Particularly notable, in fact, when you consider the Musha (Wushe) Incident of 1930, one year earlier: indigenous Taiwanese rose up and killed about a hundred Japanese colonists, which--not surprisingly--resulted in reprisals in which nearly a thousand indigenous people were killed. And just a year later Japanese and indigenous high school boys were playing baseball on the same team? People are strange. Baseball is strange.
Someday I'd like to do some real research about baseball in Japan's prewar colonies--Korea, Taiwan, Manchuria, even the South Pacific--and the lingering effects of the colonial period on baseball in Japan. Some of the best professional baseball players in Japan have been Taiwanese-Japanese (see the legendary Sadaharu Oh) and Korean-Japanese (Isao Harimoto, Masaichi Kaneda and so on in the past; Tomoaki Kanemoto, Shinjiro Hiyama, the Arai brothers, Hichori Morimoto et al. currently playing), and yet it's still a sensitive subject. Judging by the interviewer's unsuccessful attempt to pigeonhole Lin Wei-tzu, the story isn't one of the past.
*The National High School Baseball Tournament, better known as Koshien, is held every summer (and every spring, but the summer is the really big deal) with 49 teams representing the 47 prefectures (two each from Tokyo, which has a lot of people, and Hokkaido, which has a lot of ground to cover). Every game is broadcast in full on national public television, and the stars of a given year--notably the dueling pitchers Masahiro Tanaka and Yuki Saito of about five years ago--become household names for a while. Japan isn't supposed to have a national religion any more after World War II, but the Koshien tournament comes pretty close.
I was half-listening, generally pleased that Hanshin had won and Lin had done well, when the rhythm of the interview broke. The interviewer had said to Lin something along the lines of "Now please give Sakurai over here some praise for his good work too," using the word negirau, which means something like "to praise" or "to reward for hard work." Lin said "Sorry?" It was immediately obvious to me, watching, that he didn't know the word, but the announcer simply repeated himself as if he thought Lin hadn't heard him clearly.
To Lin's credit, he remained unfazed and, in front of the several thousand fans jammed into the stadium, asked amiably "What does that mean?" The interviewer, on the other hand, was remarkably disconcerted, stammering and fumbling around before coming up with a passable definition of the word.

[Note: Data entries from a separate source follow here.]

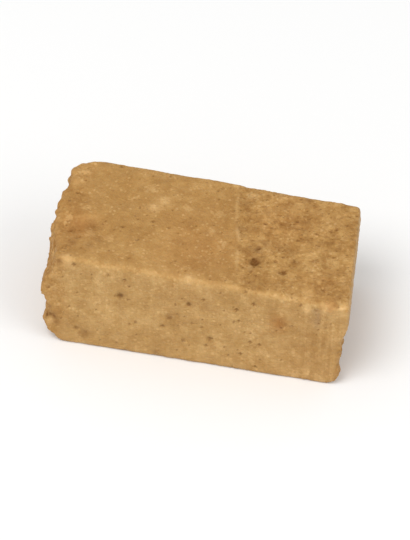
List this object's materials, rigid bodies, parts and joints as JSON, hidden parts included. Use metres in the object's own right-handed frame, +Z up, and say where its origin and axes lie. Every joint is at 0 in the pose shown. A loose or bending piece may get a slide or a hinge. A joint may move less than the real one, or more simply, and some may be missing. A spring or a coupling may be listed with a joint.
{
  "type": "nougat block",
  "caption": "Hand-cut block of soft almond nougat lying flat, with a smooth top, knife-cut front and back, a torn left side and a crumbled back corner.",
  "frame": {"origin": "middle of the bounding box in plan, on the underside that the block rests on", "axes": "+X along the knife-cut front face to the cut right side, +Y from the front face to the back, +Z up through the slab's thickness"},
  "size_m": [0.0426, 0.0212, 0.0149],
  "materials": {
    "nougat": "soft satin, slightly oily, finely granular"
  },
  "bodies": {
    "root": {"nougat_block": "nougat"}
  },
  "joints": []
}
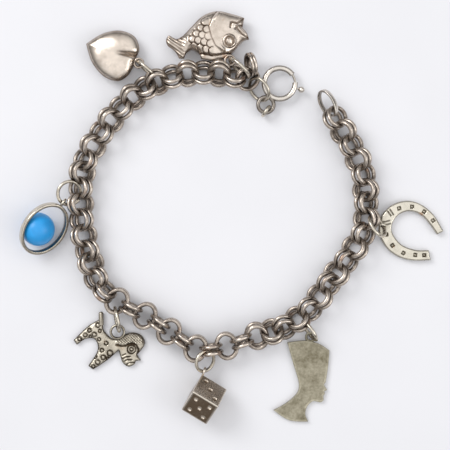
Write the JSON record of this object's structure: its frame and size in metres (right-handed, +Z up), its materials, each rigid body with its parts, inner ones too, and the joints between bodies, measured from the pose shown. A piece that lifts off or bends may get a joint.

Lin got the idea, said cheerfully to Sakurai something like "Keep the hits coming, man," and that was that.
The reason this stuck in my head was the interviewer's lack of ability to deal with the situation. Now, Lin went to high school and college in Japan and speaks Japanese, to my ear at least, very competently indeed; his answers up till that point of the interview were standard hero-interview style, beginning with "Well now," ending with "Yup," and using boku for a first-person pronoun (there are many ways to say "I" in Japanese, and boku is sort of the masculine-innocent one, the one Luke Skywalker as opposed to Han Solo would use). Unlike many of the "foreign players" (=those from the States, Australia, South America, and sometimes Korea) he doesn't use an interpreter. So the interviewer clearly had him mentally filed as "can speak Japanese" and when that proved not to be completely true, got stuck--as if there were "Japanese" players and "not Japanese" players and no middle ground in between.
Coincidentally, not long after this the National High School Baseball Tournament* website put up an article about Taiwan and Japanese baseball. They touched on a story from 1931, when a team from Taiwan--then a Japanese colony--made it to the finals of the tournament. Colonial teams from Taiwan, Korea and Manchuria participated several times, but this team was notable for its starting members: three Japanese, two Chinese-Taiwanese (?), and four indigenous Taiwanese (referred to in the article as members of the "Takasago tribe," which I thought was a derogatory expression).
Particularly notable, in fact, when you consider the Musha (Wushe) Incident of 1930, one year earlier: indigenous Taiwanese rose up and killed about a hundred Japanese colonists, which--not surprisingly--resulted in reprisals in which nearly a thousand indigenous people were killed. And just a year later Japanese and indigenous high school boys were playing baseball on the same team? People are strange. Baseball is strange.
Someday I'd like to do some real research about baseball in Japan's prewar colonies--Korea, Taiwan, Manchuria, even the South Pacific--and the lingering effects of the colonial period on baseball in Japan. Some of the best professional baseball players in Japan have been Taiwanese-Japanese (see the legendary Sadaharu Oh) and Korean-Japanese (Isao Harimoto, Masaichi Kaneda and so on in the past; Tomoaki Kanemoto, Shinjiro Hiyama, the Arai brothers, Hichori Morimoto et al. currently playing), and yet it's still a sensitive subject. Judging by the interviewer's unsuccessful attempt to pigeonhole Lin Wei-tzu, the story isn't one of the past.
*The National High School Baseball Tournament, better known as Koshien, is held every summer (and every spring, but the summer is the really big deal) with 49 teams representing the 47 prefectures (two each from Tokyo, which has a lot of people, and Hokkaido, which has a lot of ground to cover). Every game is broadcast in full on national public television, and the stars of a given year--notably the dueling pitchers Masahiro Tanaka and Yuki Saito of about five years ago--become household names for a while. Japan isn't supposed to have a national religion any more after World War II, but the Koshien tournament comes pretty close.